It's been a little over a week since both RTE1 and BBC2 have aired the first series finale of The Fall and now I've decided to have a look back at the series itself.
What can I say about this show that hasn't been said already? Well, the basic synopsis for the five episode first series mainly comprised of serial killer Paul Spector (Jamie Dornan - Once Upon A Time) bumping off many a young girl in Belfast whilst being in hot pursuit by ice queen Detective Superintendent Stella Gibson (Gillian Anderson - The X-Files) and it was certainly an interesting pursuit, given how sparing their interactions were over the course of the series.
Let's focus on Paul Spector, shall we? It's not too radical a thing for television nowadays to try and generate sympathy for serial killers. Dexter has managed to run for eight seasons, due to the fact that we can sympathise more for him and far less for his victims. With Paul, it's a different kettle of fish. His victims are innocent women, none of whom have done anything to deserve the violent and partly sexual deaths inflicted upon them and yet, at times, it's been hard not to like Paul. We've seen his good side through his job as a grief counsellor and his love for his wife, Sally (Bronagh Waugh) and children has shone throughout the series that Gibson's accusation of misogyny for his selected victims doesn't entirely feel true. And that's in spite of the fact that he really does have a specific sort of woman he tends to terrorise and kill as well. Either way, Dornan has given a very layered and nuanced performance throughout the series as Paul.

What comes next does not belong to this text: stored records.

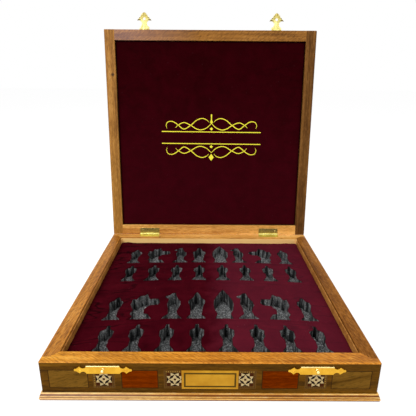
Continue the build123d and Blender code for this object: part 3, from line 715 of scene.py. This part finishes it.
def foam_row(number, material):
    """The foam under one row, its cut walls slightly torn, domed with the velvet on it."""
    node = f"foam_row_{number}"
    bm = gridded(node, 0.0045, (0, 1, 2))
    low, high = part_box(node)
    for vert in bm.verts:
        x, y, z = vert.co
        lift = (z - POCKET_FLOOR) / (FOAM_TOP - POCKET_FLOOR)
        border = to_border(x, y, low, high)
        vert.co.z = z + lift * (dome(x, y) + creases(x, y) - seam(border) - 0.1 * MM)
        if border > OUTER_EDGE:
            tear = noise.noise_vector(vert.co * 240) * 0.35 * MM * (1 - lift)
            sway = wobble(x, y)
            vert.co.x = x + sway[0] + tear.x
            vert.co.y = y + sway[1] + tear.y
    mesh = meshed(bm, node + "_mesh")
    piece = new_piece(f"foam_block_{number}", mesh, "case", material)
    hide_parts(node)


def foam_floor(material):
    """The foam sheet that closes the pockets from below, its skin uneven."""
    bm = gridded("foam_base", 0.004, (0, 1))
    for vert in bm.verts:
        if vert.co.z > POCKET_FLOOR - NUDGE:
            vert.co.z -= (0.3 + 0.28 * noise.noise(vert.co * 160)) * MM
    piece = new_piece("foam_floor", meshed(bm, "foam_floor_mesh"), "case", material)
    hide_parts("foam_base")


def lid_lining(material):
    """The lid's velvet, stretched over its board with faint creases across it."""
    low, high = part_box("lid_velvet")
    half = (high.x - low.x) / 2
    low = Vector((low.x, -half, LINING))
    high = Vector((high.x, half, LINING + 0.001))
    count = 96
    bm = bmesh.new()
    grid = []
    for level in (0, 1):
        rows = []
        for j in range(count + 1):
            row = []
            for i in range(count + 1):
                x = low.x + (high.x - low.x) * i / count
                y = low.y + (high.y - low.y) * j / count
                z = low.z + level * (high.z - low.z)
                if level == 0:
                    z += lining_relief(x, y, to_border(x, y, low, high))
                row.append(bm.verts.new(opened((x, y, z))))
            rows.append(row)
        grid.append(rows)
    for level, rows in enumerate(grid):
        for j in range(count):
            for i in range(count):
                quad = (rows[j][i], rows[j][i + 1], rows[j + 1][i + 1], rows[j + 1][i])
                bm.faces.new(quad if level else quad[::-1])
    for n in range(count):
        for a, b in (((0, n), (0, n + 1)), ((n + 1, count), (n, count)),
                     ((count, n + 1), (count, n)), ((n, 0), (n + 1, 0))):
            bm.faces.new((grid[0][a[0]][a[1]], grid[0][b[0]][b[1]],
                          grid[1][b[0]][b[1]], grid[1][a[0]][a[1]]))
    bmesh.ops.recalc_face_normals(bm, faces=bm.faces)
    piece = new_piece("lid_lining", meshed(bm, "lid_lining_mesh"), "lid", material)
    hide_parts("lid_velvet")


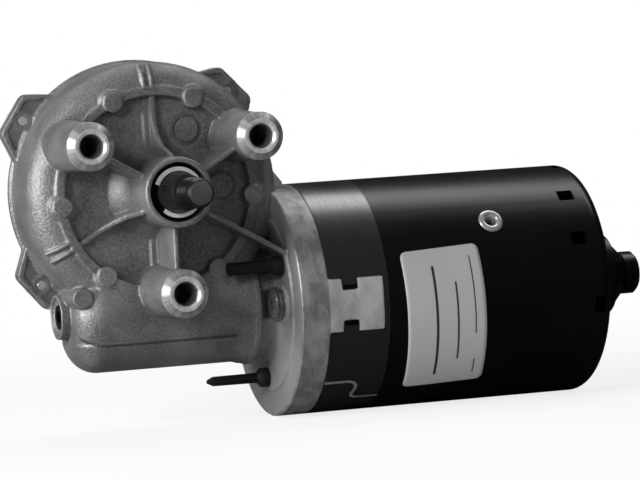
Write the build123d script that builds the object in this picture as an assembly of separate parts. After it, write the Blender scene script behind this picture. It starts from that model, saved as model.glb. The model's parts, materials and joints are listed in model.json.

And then there's Stella Gibson herself. If there was ever a character to have Gillian Anderson really escape the shadow of Dana Scully, it's certainly the more sexually unapologetic Gibson. One of the more interesting female protagonists that we've had in this genre for quite a while (Saga from The Bridge excluded), I've enjoyed Stella's steely determination to track down the murderer in Belfast over the last five weeks, even if every rebellious cop cliche was utilised and her startling phone conversation with Paul in the final episode as the two of them sized each other up. A finale that shockingly decided not to resolve things with Paul Spector but instead ended up with him escaping with his family as Stella miscalculated his final move.
It's certainly been a source of contention for viewers. Some have been vocal in their disappointment over a lack of resolution of the Spector storyline as it will now bleed into the show's second series (BBC2 were a little eager in announcing it would come back in 2014). Personally, I don't mind it too much but I do hope that the Stella/Paul cat and mouse game, interesting as it is, is brought to a satisfying conclusion at the end of the series second run though. The Fall might not be the most original of cop dramas we've had but it's certainly been one of the more interesting and deserving of acclaim ones we've had though. Watching the five episodes again, it's not too shocking to see why it's become BBC2's biggest dramas in the last eight years as well.
The Fall - Series 1 is out on DVD and US viewers can see it on Netflix.